Garantie für die Erfolgsaussichten dieses Kompromisses bildet seine Unterstützung durch ein breites und repräsentatives Spektrum von Parteien und Politikern, die sich in den "Kräften der Freiheit und des Wandels (FFC) zusammengeschlossen haben. An erster Stelle die gemäßigt islamische "Umma"-Partei (NUP). Ihr Generalsekretär Ibrahimal-Amin spielt in den FFC die führende Rolle. Ihr führender Kopf ist Babakir Faisal, ein auch in Europa und den USA geschätzter kritischer Geist in Sachen politischer Islam und Terrorismus. Den demokratischen Flügel (SPC) der Kongress-Partei, deren Mehrheit Ex-Diktator Baschir zu seiner Einheitspartei umfunktioniert hatte, vertritt Omar al-Dager.
Freiheit und Frieden
Für Dager wird es vorrangige Aufgabe in der Übergangszeit sein, das Land zu befrieden. Durch die Unabhängigkeit des Südsudan 2011 verlor der Norden zwar seine Erdölvorkommen und andere Rohstoffe, nicht jedoch seinen einheitlich islamisch-arabischen Charakter. Omar al-Baschir wollte die wenigen dort verbliebenen Christen zu völliger Bedeutungslosigkeit verdammen. So gibt es in der Republik mit ihren rund 40 Millionen Einwohnern nur die katholischen Bistümer Khartum und El Obeid mit zusammen knapp 2 Millionen Katholiken, in denen zwei Bischöfe und ein Weihbischof amtieren. Jetzt hoffen Katholiken und Anglikaner, Presbyterianer und Evangelikale auf die Demokratisierung.

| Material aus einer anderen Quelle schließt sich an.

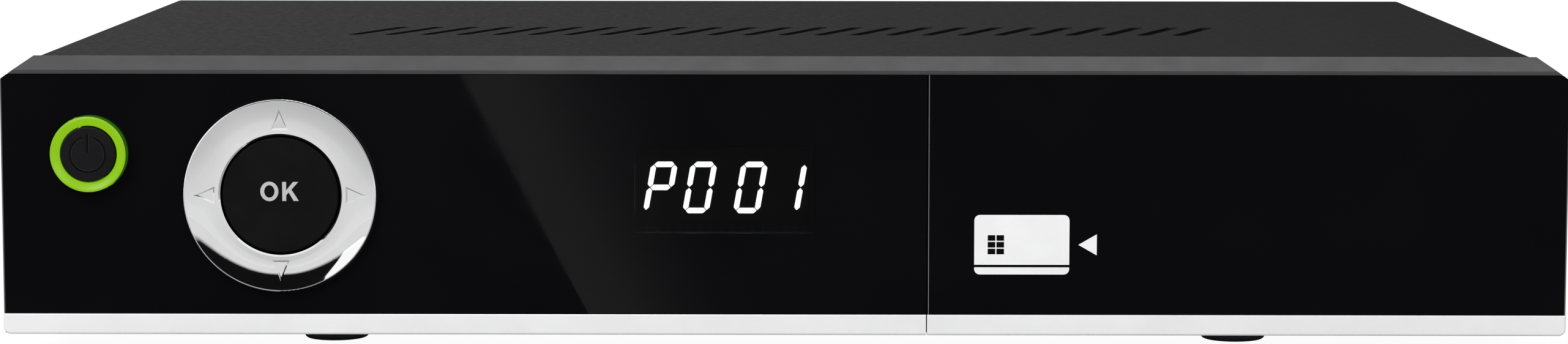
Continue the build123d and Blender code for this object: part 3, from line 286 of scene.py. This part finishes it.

Eine weitere wichtige Aufgabe wird es sein, den 450 verschiedenen Ethnien Gemeinschaftsbewusstsein zu vermitteln. Widersprüchliche Stammesbindungen sind bisher nicht ausgeglichen worden. Sudans Weg in geordnete und freiere Verhältnisse sowie vor allem mehr Transparenz seiner Führung wird auch über seine Grenzen hinaus wichtig. Unter der Militärdiktatur war das Land zum Hauptlieferanten von Soldaten und Waffen geworden, sei es an die Saudis im Jemenkrieg oder an General Khalifa Haftar in Libyen. Das soll jetzt aufhören und zur Beruhigung in der ganzen Region beitragen.